Editor’s Note: This is a contribution by Harriet Cabelly

We all have problems. The way we solve them is what makes us different.” ~Unknown

I used to be a “why” person. Why you ask? Because after receiving my middle daughter’s diagnosis of a neurological condition, I got really hooked into “why me” mode, and it just ate away at every fiber of my core.

I obsessed over “why.” Why did it happen? I needed to make sense out of a senseless fluke of nature.

I was devastated and beside myself with the raging emotions of grief—the anger, bitterness, and resentment—and the dance in my head and the ache in my heart kept circling and banging into the graffitied wall of  W H Y in big black letters.

Here is where I remained for a long year of ranting and raving in a therapist’s office.
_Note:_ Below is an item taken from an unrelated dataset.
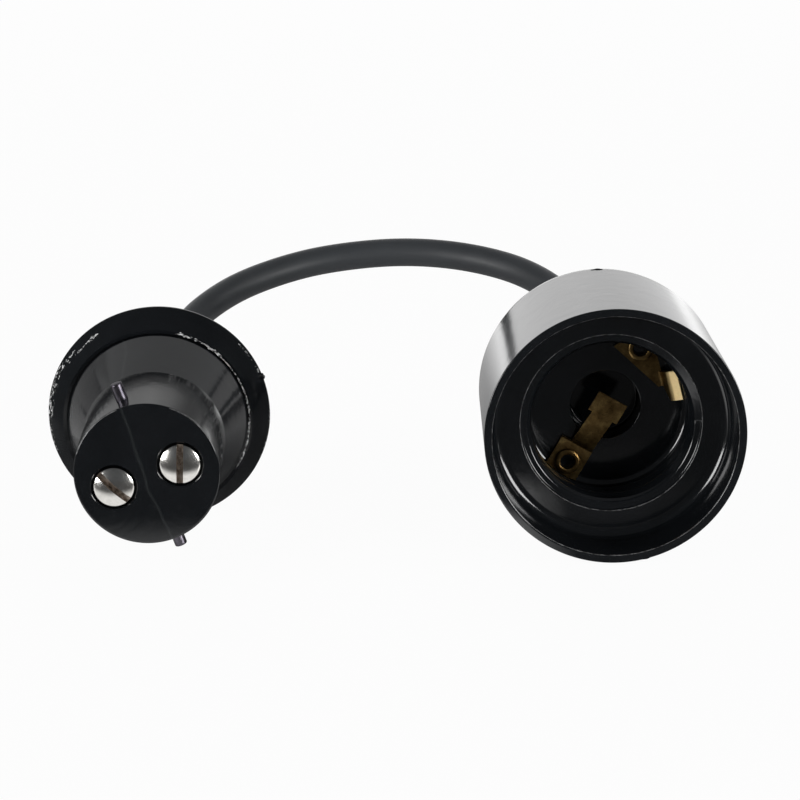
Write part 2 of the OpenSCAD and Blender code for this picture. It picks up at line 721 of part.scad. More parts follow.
// Leaf from its riveted foot to the pad on the axis, cut from one strip and bent
module centre_contact() {
    half = foot_len / 2;
    axis_x = eyelet_at * cos(arm_turn);
    axis_y = -eyelet_at * sin(arm_turn);
    pad_start = axis_x + pad_past - pad_len / 2;
    pad_end = pad_start + pad_len;
    color(brass) at_holder() rotate([0, 0, eyelet_angle + centre_turn]) translate([eyelet_at, 0, 0])
        rotate([0, 0, 180 + arm_turn]) difference() {
        intersection() {
            side_slab(ribbon([
                [-half, foot_mid], [half - strip_t / 2, foot_mid], [half + strip_t, foot_mid - pad_rise / 8],
                [pad_start - strip_t, pad_depth + pad_rise / 8], [pad_start + strip_t / 2, pad_depth],
                [pad_end, pad_depth - pad_rise / 14]
            ], strip_t), 2 * foot_w);
            union() {
                plan_slab([
                    [-half, -foot_w / 2], [half, -foot_w / 2], [half, foot_w / 2], [-half, foot_w / 2]
                ]);
                translate([0, axis_y, 0]) plan_slab([
                    [half - edge, -arm_w / 2], [pad_start, -arm_w / 2], [pad_start, -pad_w / 2],
                    [pad_end, -pad_w / 2], [pad_end, pad_w / 2], [pad_start, pad_w / 2],
                    [pad_start, arm_w / 2], [half - edge, arm_w / 2]
                ]);
            }
            translate([axis_x, axis_y, 0]) bar(chamber_r - foot_edge_gap, 0, floor_depth, fine);
        }
        bar(eyelet_r + 2 * slide_gap, 0, floor_depth);
    }
}

// Leaf with a foot on the floor and an upright tab that meets the side of a lamp's cap
module side_contact() {
    tab_back = -tab_w * 0.5;
    fold = -tab_w * 0.66;
    color(brass) at_holder() difference() {
        union() {
            intersection() {
                plan_slab([
                    [side_x - foot_w * 0.76, side_y + foot_w * 0.06],
                    [tab_x - tab_w * 0.62, tab_y - tab_w * 0.18],
                    [tab_x - tab_w * 0.54, tab_y + tab_w * 0.31],
                    [side_x + foot_w * 0.4, side_y + foot_w * 0.06],
                    [side_x - foot_w * 0.13, side_y + foot_w * 0.48]
                ]);
                bar(chamber_r - foot_edge_gap, foot_bottom - strip_t, foot_bottom, fine);
            }
            translate([tab_x, tab_y, 0]) rotate([0, 0, tab_turn]) intersection() {
                side_slab(ribbon([
                    [fold, foot_mid], [tab_back * 1.1, foot_mid],
                    [tab_back * 0.93, foot_mid - tab_rise * 0.12],
                    [tab_back * 0.62, foot_mid - tab_rise * 0.6],
                    [tab_back * 0.42, foot_mid - tab_rise * 0.78], [-tab_back * 0.04, foot_mid - tab_rise]
                ], strip_t), tab_w + over);
                plan_slab([
                    [fold - over, tab_w / 2 - tab_neck_w], [tab_back, tab_w / 2 - tab_neck_w],
                    [tab_back * 0.8, -tab_w / 2], [over, -tab_w / 2], [over, tab_w / 2],
                    [fold - over, tab_w / 2]
                ]);
            }
        }
        translate([side_x, side_y, 0]) bar(eyelet_r + 2 * slide_gap, 0, floor_depth);
    }
}

// Terminal plate under the eyelet, with the block that holds a core
module terminal(turn) {
    reach = block_at + block_w / 2;
    color(brass) at_holder() rotate([0, 0, eyelet_angle + turn]) translate([eyelet_at, 0, 0])
        difference() {
            union() {
                translate([-plate_len / 2, -plate_len / 2, -floor_back - plate_t])
                    cube([plate_len, plate_len / 2 + reach, plate_t]);
                translate([-plate_len / 2, block_at - block_w / 2, -block_end])
                    cube([plate_len, block_w, block_h]);
            }
            bar(eyelet_r + slide_gap, 0, block_end);
            translate([0, block_at, 0]) bar(wire_hole_r, block_end - block_h * 0.75, block_end + over);
            translate([0, block_at, -block_end + block_h * 0.4]) rotate([-90, 0, 0])
                cylinder(r = terminal_shank_r + slide_gap, h = block_w, $fn = small);
        }
}

module terminal_screw(turn) {
    head_base = block_at + block_w / 2;
    tip = block_at + core_r + slide_gap;
    color(nickel) at_holder() rotate([0, 0, eyelet_angle + turn])
        translate([eyelet_at, 0, -block_end + block_h * 0.4]) rotate([-90, 0, 0]) difference() {
            union() {
                translate([0, 0, tip]) cylinder(r = terminal_shank_r, h = head_base - tip, $fn = small);
                translate([0, 0, head_base])
                    cylinder(r = terminal_head_r, h = terminal_head_h, $fn = small);
            }
            translate([-terminal_head_r - over, -terminal_head_h / 4, head_base + terminal_head_h / 2])
                cube([2 * (terminal_head_r + over), terminal_head_h / 2, terminal_head_h]);
        }
}

// Insulated core from the end of the sheath to a terminal's block
module holder_core(turn, tint) {
    low = -block_end - core_d * 0.62;
    top = -holder_sheath_end;
    near = core_off + core_d * 1.1;
    far_x = eyelet_at - core_d * 0.5;
    far_y = block_at - core_d * 0.25;
    color(tint) at_holder() rotate([0, 0, eyelet_angle + turn]) tube([
        [core_off, 0, top], [core_off, 0, top + core_d * 0.4],
        [core_off + core_d * 0.35, core_d * 0.15, top + core_d],
        for (i = [0:4])
            let (s = i / 4)
            [
                near + (far_x - near) * s,
                core_d * 0.5 + (far_y - core_d * 0.5) * s,
                low - core_d * 0.1 * (1 - s)
            ],
        [eyelet_at - core_d * 0.12, block_at - core_d * 0.06, low + core_d * 0.35],
        [eyelet_at, block_at, low + core_d * 0.8],
        [eyelet_at, block_at, -block_end + block_h * 0.65]
    ], core_r, 8);
}

plug_body();
plug_cover();
bayonet_pin(0);  // bayonet_pin_upper
bayonet_pin(180);  // bayonet_pin_lower
contact_screw(-1, slot_angle_left);  // contact_screw_left
contact_screw(1, slot_angle_right);  // contact_screw_right
contact_bush(-1);  // contact_bush_left
contact_bush(1);  // contact_bush_right
plug_core(1, brown);  // plug_core_brown
plug_core(-1, blue);  // plug_core_blue
plug_grip_half(-1);  // plug_grip_half_left
plug_grip_half(1);  // plug_grip_half_right
cord();
holder_body();
holder_cap();
centre_contact();
side_contact();
eyelet(centre_turn);  // centre_eyelet
eyelet(0);  // side_eyelet
terminal(centre_turn);  // centre_terminal
terminal(0);  // side_terminal
terminal_screw(centre_turn);  // centre_terminal_screw
terminal_screw(0);  // side_terminal_screw
holder_core(centre_turn, brown);  // holder_core_brown
holder_core(0, blue);  // holder_core_blue
cord_clamp();
cord_clamp_screw(-1);  // cord_clamp_screw_left
cord_clamp_screw(1);  // cord_clamp_screw_right
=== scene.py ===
"""Looks of the lamp holder adapter: finishes, cord, moulded edges, screw thread, lights and camera."""
import json
import math
import random

import bmesh
import bpy
from mathutils import Matrix, Vector, noise

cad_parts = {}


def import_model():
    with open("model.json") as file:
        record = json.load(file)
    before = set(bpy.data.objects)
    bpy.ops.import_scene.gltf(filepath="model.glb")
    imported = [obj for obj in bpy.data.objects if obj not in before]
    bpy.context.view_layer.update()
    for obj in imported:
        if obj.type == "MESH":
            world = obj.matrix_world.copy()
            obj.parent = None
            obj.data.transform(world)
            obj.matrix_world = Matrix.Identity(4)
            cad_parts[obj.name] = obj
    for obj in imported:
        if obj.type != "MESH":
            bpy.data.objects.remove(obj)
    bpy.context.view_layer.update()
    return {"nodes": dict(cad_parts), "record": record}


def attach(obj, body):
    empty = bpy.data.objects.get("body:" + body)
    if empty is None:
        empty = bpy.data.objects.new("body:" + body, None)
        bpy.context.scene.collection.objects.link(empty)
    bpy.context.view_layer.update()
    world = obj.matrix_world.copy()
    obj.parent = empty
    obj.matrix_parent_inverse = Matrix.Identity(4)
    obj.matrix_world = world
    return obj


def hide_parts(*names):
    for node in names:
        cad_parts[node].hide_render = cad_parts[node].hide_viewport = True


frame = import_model()

MM = 0.001
SIDES = 288

# Sizes in millimetres and angles in degrees; a depth counts from the plug's face or the holder's rim

# Middle of the plug's face and of the holder's rim in the part's frame, and the plug's lean
PLUG_AT = (-36.61, -24.683, 17.005)
PLUG_LEAN = 1.27
HOLDER_AT = (34.29, -19.083, 20.03)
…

I sought out lectures and classes on the famous theme of “why bad things happen to good people.” (As I’m sure you all know, there’s a book by the same title.) I was totally stuck in this place.

I felt so unwound and so out of control that I thought being able to wrap my head around a “real” reason would somehow help me in coping.

I thought if I understood the “why,” I could deal with it better.

I often say and truly believe that if I can understand where someone is coming from, I can more readily and easily accept our differences and disagreements; that this breeds tolerance and respect, and sets the stage to agree to disagree.

I somehow thought this to be similar in my acutely grief-stricken situation—that if I could understand where this came from and why this happened to my baby, I could accept it more easily and therefore cope with it.